Women had no suffrage, lost property and control of money after marriage, and were barred from most jobs and advanced education
When Lucretia Mott and Elizabeth Cady Stanton were excluded from the 1840 World Anti-Slavery Convention in London, they began the feminist movement
1848 – Seneca Falls Convention, New York – first national convention devoted to women’s rights issues the Declaration of Sentiments, based on the Declaration of Independence, calling for the vote and female equality
Few successes of women’s rights movement are economic – 1860, 14 states had given women greater control over property and wages; still, overall a small movement compared to the rest of reform
Main idea: Slavery and abolitionism became more important political issues in the 1840s.

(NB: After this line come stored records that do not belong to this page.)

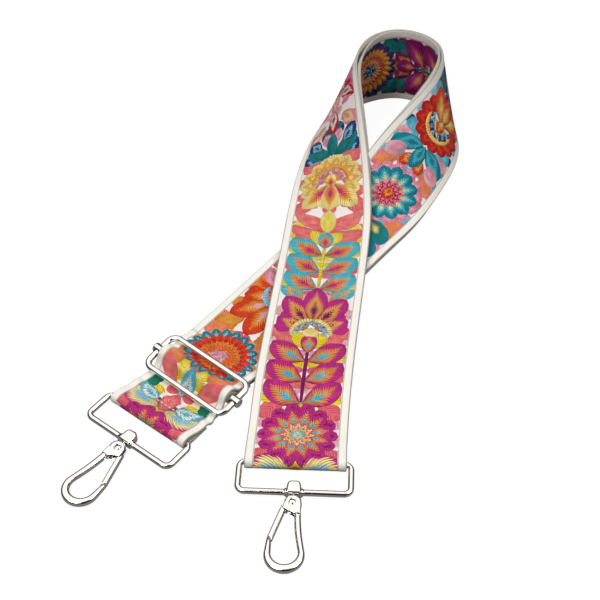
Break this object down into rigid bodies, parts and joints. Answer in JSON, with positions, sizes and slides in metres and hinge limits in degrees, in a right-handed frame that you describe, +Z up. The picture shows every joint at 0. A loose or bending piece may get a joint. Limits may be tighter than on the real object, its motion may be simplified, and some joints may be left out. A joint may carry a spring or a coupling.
{
  "type": "detachable bag strap",
  "caption": "Wide woven shoulder strap with an adjusting slider and a swivel snap hook at each end, lying in an open loop.",
  "frame": {"origin": "on the table under the middle of the whole strap's bounding box", "axes": "+Z up, +Y away from the viewer along the strap's length, +X to the viewer's right"},
  "size_m": [0.2149, 0.3704, 0.0538],
  "materials": {
    "band": "woven",
    "plated_metal": "polished",
    "spring_steel": "drawn wire"
  },
  "bodies": {
    "strap": {"band_main": "band", "band_ring_end": "band"},
    "slider_bar": {"slider_centre_bar": "plated_metal", "band_bight": "band", "band_sewn_end": "band"},
    "slider_frame": {"slider_frame": "plated_metal"},
    "right_ring": {"right_ring": "plated_metal"},
    "right_hook": {"right_hook_body": "plated_metal", "right_swivel_rivet": "plated_metal", "right_gate_pin": "plated_metal", "right_gate_spring": "spring_steel"},
    "right_gate": {"right_gate": "plated_metal"},
    "left_ring": {"left_ring": "plated_metal"},
    "left_hook": {"left_hook_body": "plated_metal", "left_swivel_rivet": "plated_metal", "left_gate_pin": "plated_metal", "left_gate_spring": "spring_steel"},
    "left_gate": {"left_gate": "plated_metal"}
  },
  "joints": [
    {"name": "slider_slide", "type": "slide", "parent": "strap", "child": "slider_bar", "axis": [0.6157, 0.788, 0], "range_m": [-0.002, 0.002], "deforming": ["band_bight", "band_sewn_end"]},
    {"name": "frame_slide", "type": "slide", "parent": "slider_bar", "child": "slider_frame", "axis": [0.6409, 0.7503, 0.1622], "range_m": [-0.0015, 0.0015]},
    {"name": "right_ring_hinge", "type": "hinge", "parent": "strap", "child": "right_ring", "pos_m": [0.00497, -0.1242, 0.0034], "axis": [-0.999, 0.0454, 0], "range_deg": [-150, 150]},
    {"name": "right_swivel", "type": "hinge", "parent": "right_ring", "child": "right_hook", "pos_m": [0.00419, -0.14138, 0.00313], "axis": [-0.0454, -0.9988, -0.0156], "continuous": true},
    {"name": "right_gate_hinge", "type": "hinge", "parent": "right_hook", "child": "right_gate", "pos_m": [0.0034, -0.14785, 0.00303], "axis": [-0.0007, -0.0156, 0.9999], "range_deg": [0, 28], "stiffness_Nm_per_rad": 0.02, "springref_deg": -17.19, "deforming": ["right_gate_spring"]},
    {"name": "left_ring_hinge", "type": "hinge", "parent": "strap", "child": "left_ring", "pos_m": [-0.06835, -0.09673, 0.0034], "axis": [-0.788, 0.6157, 0], "range_deg": [-150, 150]},
    {"name": "left_swivel", "type": "hinge", "parent": "left_ring", "child": "left_hook", "pos_m": [-0.07894, -0.11028, 0.00313], "axis": [-0.6156, -0.7879, -0.0156], "continuous": true},
    {"name": "left_gate_hinge", "type": "hinge", "parent": "left_hook", "child": "left_gate", "pos_m": [-0.08254, -0.11571, 0.00303], "axis": [0.0096, 0.0123, -0.9999], "range_deg": [0, 28], "stiffness_Nm_per_rad": 0.02, "springref_deg": -17.19, "deforming": ["left_gate_spring"]}
  ]
}
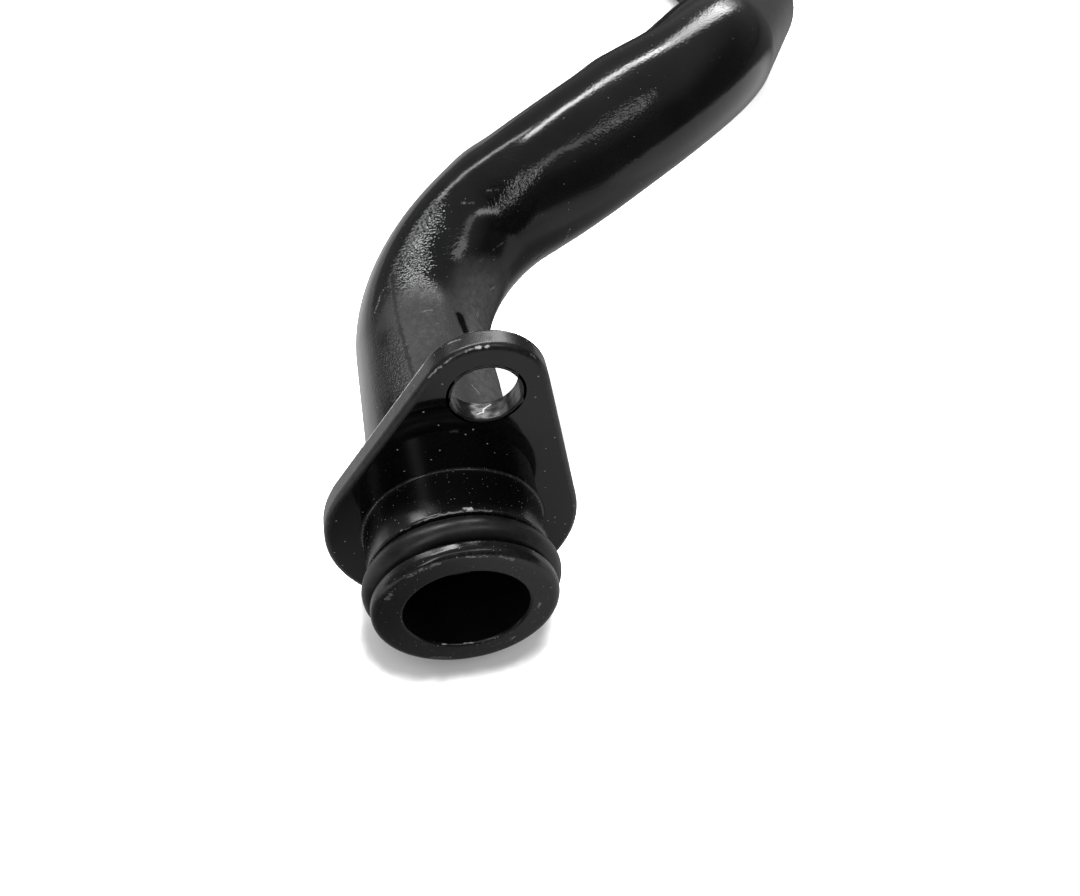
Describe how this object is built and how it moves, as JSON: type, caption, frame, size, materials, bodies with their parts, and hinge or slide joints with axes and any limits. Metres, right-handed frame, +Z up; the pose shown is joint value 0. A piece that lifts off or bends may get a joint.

John Quincy Adams, former president turned Congressman, worked in Congress to get around the gag rule
Political antislavery sometimes attempts to involve white northerners by appealing to their civil liberties and a fear of the southern Slave Power, rather than moral concerns of black slavery
Garrison is against political involvement; in 1840, anti-Garrison abolitionists form the abolitionist Liberty Party, which elects some congressmen in the 1840s
Frederick Douglass is the champion of black abolitionists; spokesman, writer, editor, and political lobbyist for abolitionism
Fear of “Slave Power” – conspiracy of southern planters and northern “lackeys” to spread slavery, increase power, and limit freedom for all – for example, gag rule and Tyler’s annexation of Texas; Slave Power is blamed for economic depression of 1839-1843
Overall main idea:Between 1815 and 1845, American social reform by Northerners grew larger and more radical, involving schools, social deviance, communism, abolitionism, women’s rights and politics.